OBJECTIVE:
Everything from the line containing "for letter, (x, y)" to the line containing "if empty is", both lines included, must be copied exactly; nothing else should be.

----- DATA SHOWN

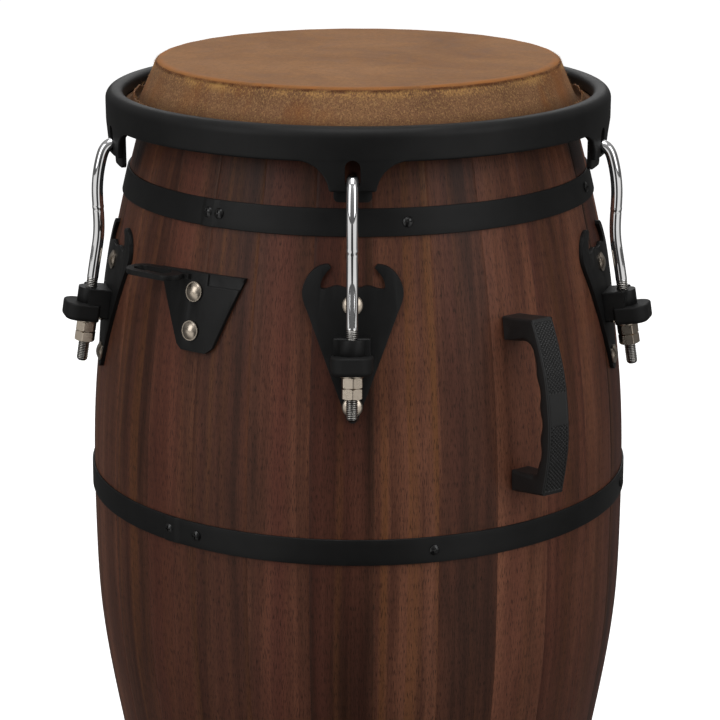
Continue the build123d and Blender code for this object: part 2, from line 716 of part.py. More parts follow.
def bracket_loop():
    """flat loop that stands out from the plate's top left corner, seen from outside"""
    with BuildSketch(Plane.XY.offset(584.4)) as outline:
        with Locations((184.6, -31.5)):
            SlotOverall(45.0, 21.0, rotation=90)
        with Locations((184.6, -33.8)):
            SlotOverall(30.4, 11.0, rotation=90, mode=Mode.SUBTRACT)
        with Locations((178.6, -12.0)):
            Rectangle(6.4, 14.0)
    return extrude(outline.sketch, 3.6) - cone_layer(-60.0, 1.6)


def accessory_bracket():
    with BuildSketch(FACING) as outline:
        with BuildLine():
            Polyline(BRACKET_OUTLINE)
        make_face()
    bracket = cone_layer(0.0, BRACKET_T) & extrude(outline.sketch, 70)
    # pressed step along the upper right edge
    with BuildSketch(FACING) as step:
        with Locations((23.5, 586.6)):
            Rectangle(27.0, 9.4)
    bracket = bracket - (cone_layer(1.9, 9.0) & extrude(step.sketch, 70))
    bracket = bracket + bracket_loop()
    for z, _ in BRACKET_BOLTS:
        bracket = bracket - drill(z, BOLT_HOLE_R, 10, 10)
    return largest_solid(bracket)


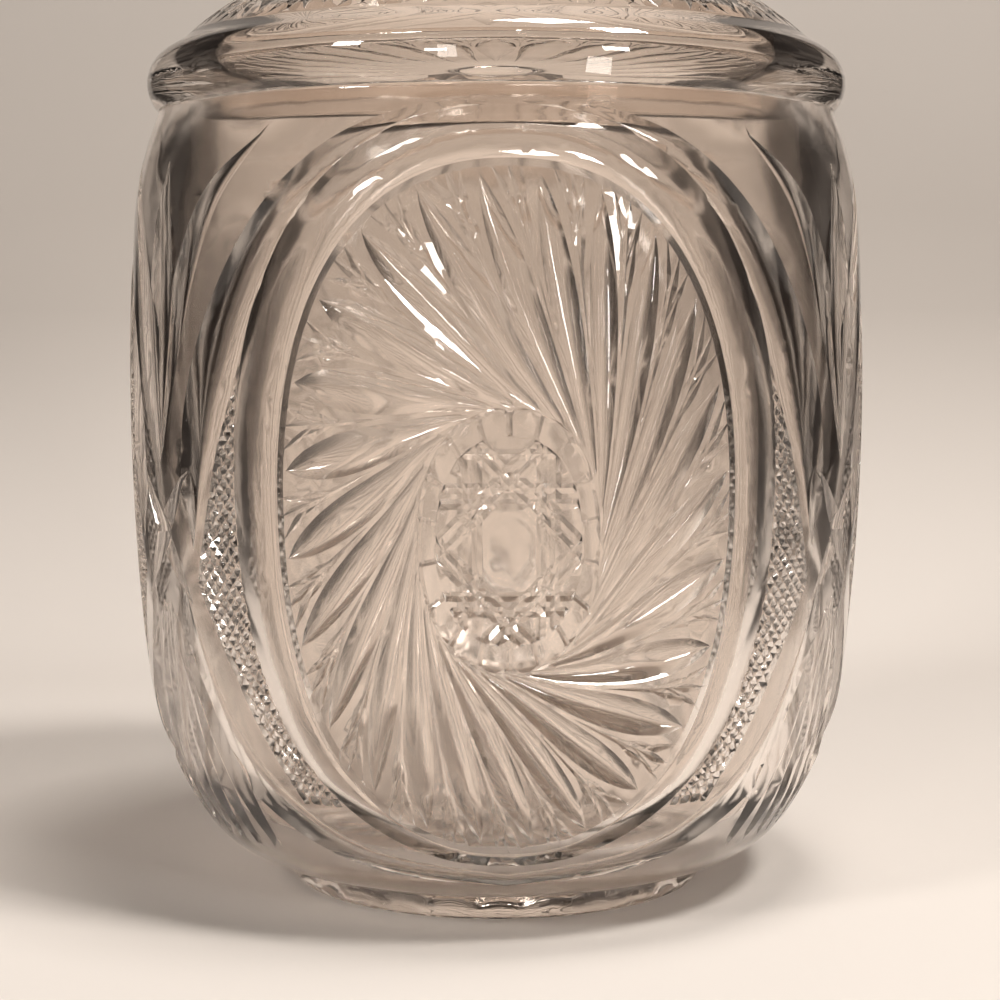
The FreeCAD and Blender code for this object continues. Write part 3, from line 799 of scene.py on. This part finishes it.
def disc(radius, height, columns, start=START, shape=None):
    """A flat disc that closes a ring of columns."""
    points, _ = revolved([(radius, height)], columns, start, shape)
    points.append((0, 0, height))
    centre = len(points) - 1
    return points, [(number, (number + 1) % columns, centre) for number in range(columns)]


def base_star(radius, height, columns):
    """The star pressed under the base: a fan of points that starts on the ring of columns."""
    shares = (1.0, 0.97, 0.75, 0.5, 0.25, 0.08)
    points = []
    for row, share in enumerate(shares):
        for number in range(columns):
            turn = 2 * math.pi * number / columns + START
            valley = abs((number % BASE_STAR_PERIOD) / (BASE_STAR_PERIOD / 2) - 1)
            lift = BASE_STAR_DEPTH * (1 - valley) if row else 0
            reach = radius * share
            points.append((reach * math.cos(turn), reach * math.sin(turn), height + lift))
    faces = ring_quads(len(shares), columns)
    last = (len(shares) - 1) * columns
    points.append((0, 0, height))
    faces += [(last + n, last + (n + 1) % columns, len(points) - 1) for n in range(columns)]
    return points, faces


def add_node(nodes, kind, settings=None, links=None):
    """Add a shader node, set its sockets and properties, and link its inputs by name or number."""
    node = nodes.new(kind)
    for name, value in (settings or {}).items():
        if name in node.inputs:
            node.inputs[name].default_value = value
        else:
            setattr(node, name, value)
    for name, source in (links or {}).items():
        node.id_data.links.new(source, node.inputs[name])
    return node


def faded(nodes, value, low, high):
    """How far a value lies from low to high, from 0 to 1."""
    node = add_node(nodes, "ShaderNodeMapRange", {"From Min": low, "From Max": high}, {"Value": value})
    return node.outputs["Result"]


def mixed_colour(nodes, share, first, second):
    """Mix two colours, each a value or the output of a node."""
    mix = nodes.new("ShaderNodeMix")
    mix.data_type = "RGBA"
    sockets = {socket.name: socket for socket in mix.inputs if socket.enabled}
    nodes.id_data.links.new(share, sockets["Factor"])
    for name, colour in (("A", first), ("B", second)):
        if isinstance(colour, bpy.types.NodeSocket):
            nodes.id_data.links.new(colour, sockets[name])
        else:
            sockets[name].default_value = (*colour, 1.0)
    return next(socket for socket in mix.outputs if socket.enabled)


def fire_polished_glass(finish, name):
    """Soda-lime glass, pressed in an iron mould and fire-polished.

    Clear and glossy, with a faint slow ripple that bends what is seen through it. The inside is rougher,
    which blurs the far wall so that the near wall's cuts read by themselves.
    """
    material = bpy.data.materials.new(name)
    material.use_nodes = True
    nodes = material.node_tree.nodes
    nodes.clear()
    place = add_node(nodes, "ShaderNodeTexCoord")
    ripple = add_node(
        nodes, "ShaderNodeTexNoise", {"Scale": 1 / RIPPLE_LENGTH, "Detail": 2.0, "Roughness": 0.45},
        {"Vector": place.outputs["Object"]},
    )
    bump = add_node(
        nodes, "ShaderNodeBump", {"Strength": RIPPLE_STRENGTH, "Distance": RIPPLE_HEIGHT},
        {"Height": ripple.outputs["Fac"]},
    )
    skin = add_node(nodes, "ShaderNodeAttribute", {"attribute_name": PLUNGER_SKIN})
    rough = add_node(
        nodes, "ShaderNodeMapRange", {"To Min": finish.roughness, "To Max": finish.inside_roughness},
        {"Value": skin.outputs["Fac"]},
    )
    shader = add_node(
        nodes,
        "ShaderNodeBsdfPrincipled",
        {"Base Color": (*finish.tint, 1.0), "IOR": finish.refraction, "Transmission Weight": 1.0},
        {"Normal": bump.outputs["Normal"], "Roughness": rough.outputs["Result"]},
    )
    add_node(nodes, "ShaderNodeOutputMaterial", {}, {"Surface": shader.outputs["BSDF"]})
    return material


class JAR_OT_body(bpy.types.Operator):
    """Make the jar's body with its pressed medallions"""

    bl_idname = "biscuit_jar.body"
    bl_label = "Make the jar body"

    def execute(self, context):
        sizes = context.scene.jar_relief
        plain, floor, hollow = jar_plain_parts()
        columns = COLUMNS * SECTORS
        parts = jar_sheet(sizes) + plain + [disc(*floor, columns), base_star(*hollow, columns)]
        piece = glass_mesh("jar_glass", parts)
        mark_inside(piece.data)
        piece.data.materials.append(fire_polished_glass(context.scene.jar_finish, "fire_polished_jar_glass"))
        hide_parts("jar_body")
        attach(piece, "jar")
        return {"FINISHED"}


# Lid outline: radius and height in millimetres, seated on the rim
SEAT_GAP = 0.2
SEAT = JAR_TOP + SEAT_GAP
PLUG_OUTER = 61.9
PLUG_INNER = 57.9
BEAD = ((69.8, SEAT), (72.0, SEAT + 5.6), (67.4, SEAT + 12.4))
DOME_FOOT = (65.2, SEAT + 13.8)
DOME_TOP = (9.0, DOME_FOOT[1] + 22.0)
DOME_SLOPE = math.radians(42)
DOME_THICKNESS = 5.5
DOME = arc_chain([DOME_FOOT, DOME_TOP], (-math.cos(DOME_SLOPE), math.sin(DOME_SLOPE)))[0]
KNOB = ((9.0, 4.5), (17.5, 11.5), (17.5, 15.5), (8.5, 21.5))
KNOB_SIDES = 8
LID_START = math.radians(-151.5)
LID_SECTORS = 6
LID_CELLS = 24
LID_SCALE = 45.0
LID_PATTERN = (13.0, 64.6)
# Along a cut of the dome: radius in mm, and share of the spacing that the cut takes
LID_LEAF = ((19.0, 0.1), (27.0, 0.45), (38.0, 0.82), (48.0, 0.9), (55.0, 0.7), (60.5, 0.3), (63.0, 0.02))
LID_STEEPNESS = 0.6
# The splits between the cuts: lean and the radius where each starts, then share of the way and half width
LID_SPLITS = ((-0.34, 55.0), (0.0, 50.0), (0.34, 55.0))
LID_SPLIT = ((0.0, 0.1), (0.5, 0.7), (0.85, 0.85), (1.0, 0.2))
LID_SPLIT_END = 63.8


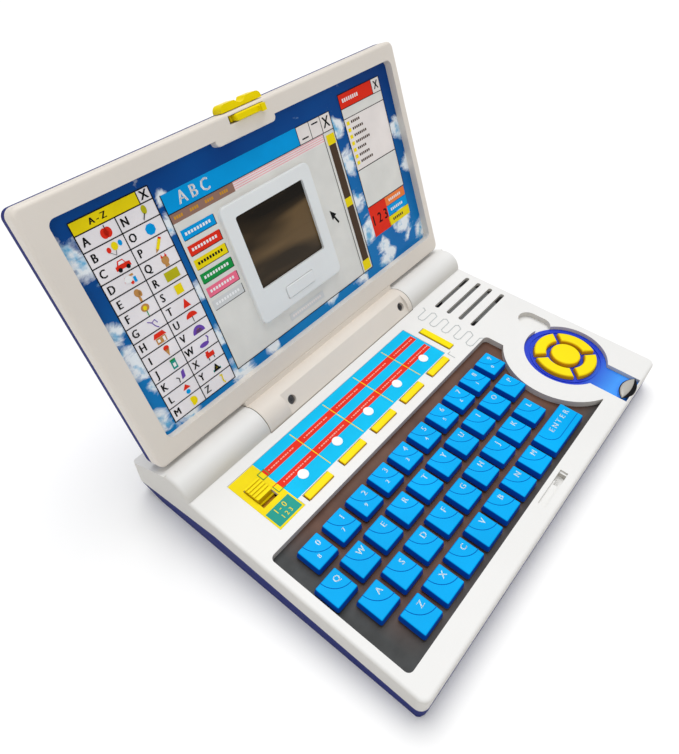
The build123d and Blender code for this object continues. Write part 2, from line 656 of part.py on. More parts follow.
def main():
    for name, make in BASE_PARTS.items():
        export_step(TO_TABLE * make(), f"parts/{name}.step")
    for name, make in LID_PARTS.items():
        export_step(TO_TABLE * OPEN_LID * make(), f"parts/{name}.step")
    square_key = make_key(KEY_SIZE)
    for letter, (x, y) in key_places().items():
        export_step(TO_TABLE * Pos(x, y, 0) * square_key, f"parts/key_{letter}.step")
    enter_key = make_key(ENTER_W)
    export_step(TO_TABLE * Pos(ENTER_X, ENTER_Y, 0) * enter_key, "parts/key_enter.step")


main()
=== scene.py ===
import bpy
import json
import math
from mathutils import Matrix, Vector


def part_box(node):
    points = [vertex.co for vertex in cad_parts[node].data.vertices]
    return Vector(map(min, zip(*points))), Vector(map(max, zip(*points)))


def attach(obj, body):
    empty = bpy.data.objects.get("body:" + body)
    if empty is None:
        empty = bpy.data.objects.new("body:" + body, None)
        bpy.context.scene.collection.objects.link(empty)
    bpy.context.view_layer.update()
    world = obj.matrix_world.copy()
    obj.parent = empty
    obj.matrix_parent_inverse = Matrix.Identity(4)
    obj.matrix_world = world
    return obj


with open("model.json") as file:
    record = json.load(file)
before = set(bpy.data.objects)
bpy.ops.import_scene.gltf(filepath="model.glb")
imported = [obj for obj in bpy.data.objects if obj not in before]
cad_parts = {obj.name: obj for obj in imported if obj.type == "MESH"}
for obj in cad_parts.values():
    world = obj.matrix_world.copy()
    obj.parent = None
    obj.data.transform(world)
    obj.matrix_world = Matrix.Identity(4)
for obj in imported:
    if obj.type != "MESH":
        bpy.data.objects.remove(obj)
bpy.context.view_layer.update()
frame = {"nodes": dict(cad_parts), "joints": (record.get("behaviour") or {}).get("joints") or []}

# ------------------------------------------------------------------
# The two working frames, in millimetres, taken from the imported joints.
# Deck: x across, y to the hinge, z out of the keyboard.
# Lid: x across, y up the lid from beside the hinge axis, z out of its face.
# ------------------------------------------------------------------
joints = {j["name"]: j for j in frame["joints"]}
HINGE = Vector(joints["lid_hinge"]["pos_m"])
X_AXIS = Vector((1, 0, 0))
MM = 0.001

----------

SOLUTION TO THIS EXERCISE:
    for letter, (x, y) in key_places().items():
        export_step(TO_TABLE * Pos(x, y, 0) * square_key, f"parts/key_{letter}.step")
    enter_key = make_key(ENTER_W)
    export_step(TO_TABLE * Pos(ENTER_X, ENTER_Y, 0) * enter_key, "parts/key_enter.step")


main()
=== scene.py ===
import bpy
import json
import math
from mathutils import Matrix, Vector


def part_box(node):
    points = [vertex.co for vertex in cad_parts[node].data.vertices]
    return Vector(map(min, zip(*points))), Vector(map(max, zip(*points)))


def attach(obj, body):
    empty = bpy.data.objects.get("body:" + body)
    if empty is None:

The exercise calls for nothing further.